Work to be completed: Write out all entries word for word.

━━━━━ Dataset excerpts

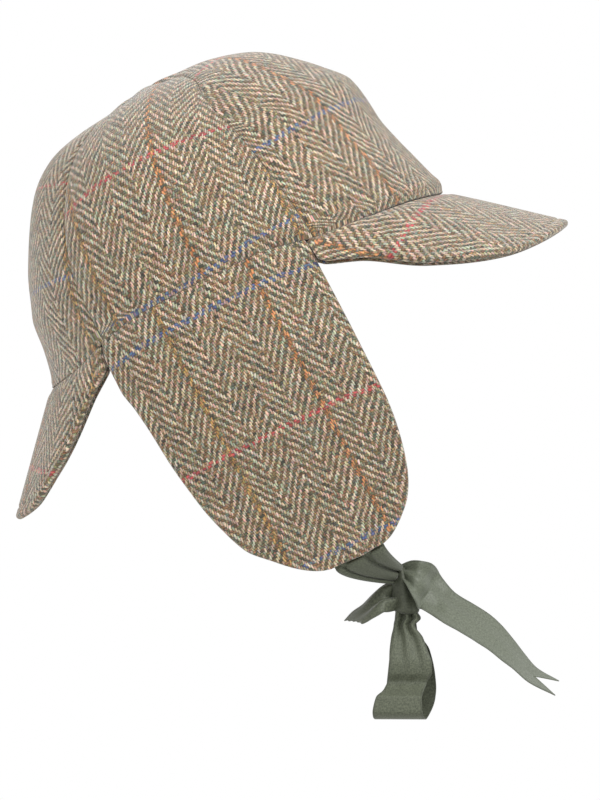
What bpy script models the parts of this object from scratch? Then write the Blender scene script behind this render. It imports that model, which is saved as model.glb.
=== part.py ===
"""Deerstalker hat of herringbone tweed, worn with its ear flaps down and its ribbons tied under the chin.

Six wall-like crown panels meet at seams, a peak stands in front and behind, an ear flap hangs at each side
from the same rim, a dark band lines the rim inside, and a ribbon from each flap runs to a half bow.
Units are metres and degrees. The hat's own frame has +X forwards, +Y to the wearer's left and +Z out of the
crown. The rim plane is then tilted back about Y, as the hat sits on a level head, and the bow hangs straight down.
"""

import collections
import math

import bmesh
import bpy
import numpy as np

# Rim and crown
TILT_BACK = 26.6
CROWN_MIDDLE = -0.005
RIM_FRONT = 0.1075
RIM_REAR = 0.0975
RIM_SIDE = 0.083
RIM_RISE = 0.0128
CROWN_HEIGHT = 0.1053
CROWN_LEAN = 0.06
SECTION_POWER = 2.1
PANEL_PUFF = 0.0036
REAR_PUFF = 0.0024
CLOTH_WALL = 0.0024
SEAM_GAP = 0.0003
SIDE_SEAM_FRONT = 60.6
SIDE_SEAM_REAR = 136.0

# Peaks, sewn to the rim from one flap round to the other
PEAK_THICKNESS = 0.0036
FRONT_PEAK_WIDTH = 0.0575
FRONT_PEAK_SLOPE = 39.5
FRONT_PEAK_END_SLOPE = 71.0
REAR_PEAK_WIDTH = 0.059
REAR_PEAK_SLOPE = 48.0
REAR_PEAK_END_SLOPE = 75.0
REAR_PEAK_HALF_ANGLE = 41.4

# Ear flaps
FLAP_FRONT_ANGLE = 62.5
FLAP_REAR_ANGLE = 136.0
FLAP_DROP = 0.133
FLAP_INSET = 0.038
FLAP_FLATTEN = 0.75
FLAP_WALL = 0.003

# Band inside the rim
BAND_HEIGHT = 0.030
BAND_WALL = 0.0012
BAND_GAP = 0.0005

# Ribbons and their knot
RIBBON_WIDTH = 0.025
RIBBON_WALL = 0.001
RIBBON_SEWN = 0.016
GATHERED_WIDTH = 0.0095
TIE_END_BACK = 0.0032
TIE_END_ASIDE = 0.0042
TIE_END_UP = 0.0078
TIE_END_LEAN = 0.5
TIE_PLEAT = 0.0009
TIE_LEAVE = 1.2
KNOT_FORWARD = 0.0722
KNOT_DROP = 0.139
KNOT_LENGTH = 0.0095
KNOT_DEPTH = 0.014
KNOT_HEIGHT = 0.0185
LOOP_LENGTH = 0.0492
LOOP_ROLL = 0.0065
LOOP_TURN = 25.0
FRONT_TAIL_LENGTH = 0.0825
FRONT_TAIL_RAISE = 0.0034
REAR_TAIL_LENGTH = 0.030
REAR_TAIL_LOWER = 0.0014
SWALLOW_CUT = 0.011

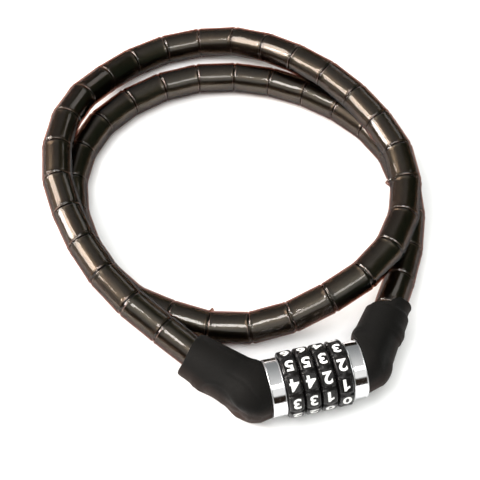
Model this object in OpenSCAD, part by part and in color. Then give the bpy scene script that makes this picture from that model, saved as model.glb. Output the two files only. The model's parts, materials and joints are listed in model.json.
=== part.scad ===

━━━━━━━━━━

Written solution:
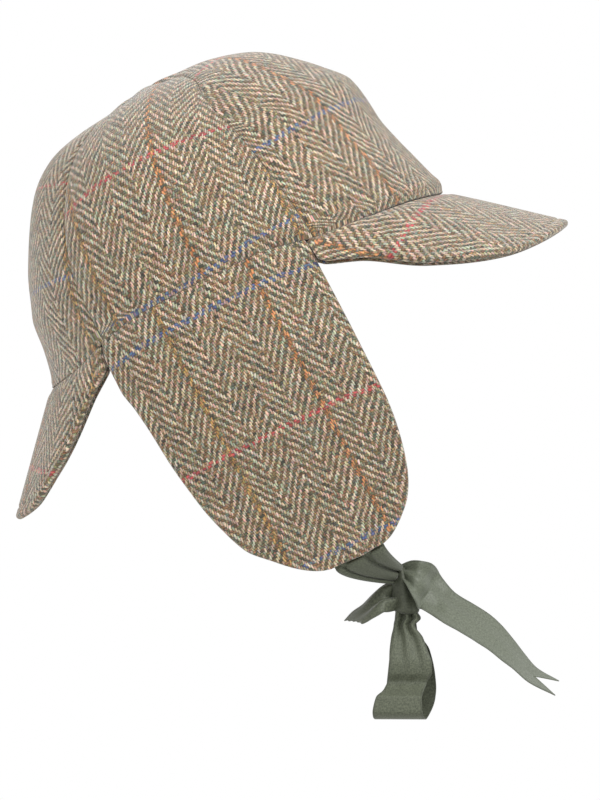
What bpy script models the parts of this object from scratch? Then write the Blender scene script behind this render. It imports that model, which is saved as model.glb.
=== part.py ===
"""Deerstalker hat of herringbone tweed, worn with its ear flaps down and its ribbons tied under the chin.

Six wall-like crown panels meet at seams, a peak stands in front and behind, an ear flap hangs at each side
from the same rim, a dark band lines the rim inside, and a ribbon from each flap runs to a half bow.
Units are metres and degrees. The hat's own frame has +X forwards, +Y to the wearer's left and +Z out of the
crown. The rim plane is then tilted back about Y, as the hat sits on a level head, and the bow hangs straight down.
"""

import collections
import math

import bmesh
import bpy
import numpy as np

# Rim and crown
TILT_BACK = 26.6
CROWN_MIDDLE = -0.005
RIM_FRONT = 0.1075
RIM_REAR = 0.0975
RIM_SIDE = 0.083
RIM_RISE = 0.0128
CROWN_HEIGHT = 0.1053
CROWN_LEAN = 0.06
SECTION_POWER = 2.1
PANEL_PUFF = 0.0036
REAR_PUFF = 0.0024
CLOTH_WALL = 0.0024
SEAM_GAP = 0.0003
SIDE_SEAM_FRONT = 60.6
SIDE_SEAM_REAR = 136.0

# Peaks, sewn to the rim from one flap round to the other
PEAK_THICKNESS = 0.0036
FRONT_PEAK_WIDTH = 0.0575
FRONT_PEAK_SLOPE = 39.5
FRONT_PEAK_END_SLOPE = 71.0
REAR_PEAK_WIDTH = 0.059
REAR_PEAK_SLOPE = 48.0
REAR_PEAK_END_SLOPE = 75.0
REAR_PEAK_HALF_ANGLE = 41.4

# Ear flaps
FLAP_FRONT_ANGLE = 62.5
FLAP_REAR_ANGLE = 136.0
FLAP_DROP = 0.133
FLAP_INSET = 0.038
FLAP_FLATTEN = 0.75
FLAP_WALL = 0.003

# Band inside the rim
BAND_HEIGHT = 0.030
BAND_WALL = 0.0012
BAND_GAP = 0.0005

# Ribbons and their knot
RIBBON_WIDTH = 0.025
RIBBON_WALL = 0.001
RIBBON_SEWN = 0.016
GATHERED_WIDTH = 0.0095
TIE_END_BACK = 0.0032
TIE_END_ASIDE = 0.0042
TIE_END_UP = 0.0078
TIE_END_LEAN = 0.5
TIE_PLEAT = 0.0009
TIE_LEAVE = 1.2
KNOT_FORWARD = 0.0722
KNOT_DROP = 0.139
KNOT_LENGTH = 0.0095
KNOT_DEPTH = 0.014
KNOT_HEIGHT = 0.0185
LOOP_LENGTH = 0.0492
LOOP_ROLL = 0.0065
LOOP_TURN = 25.0
FRONT_TAIL_LENGTH = 0.0825
FRONT_TAIL_RAISE = 0.0034
REAR_TAIL_LENGTH = 0.030
REAR_TAIL_LOWER = 0.0014
SWALLOW_CUT = 0.011

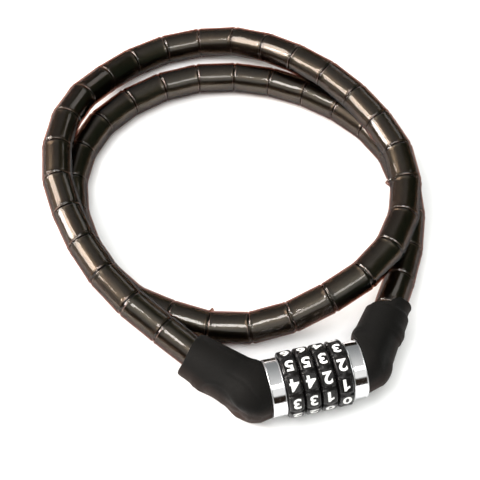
Model this object in OpenSCAD, part by part and in color. Then give the bpy scene script that makes this picture from that model, saved as model.glb. Output the two files only. The model's parts, materials and joints are listed in model.json.
=== part.scad ===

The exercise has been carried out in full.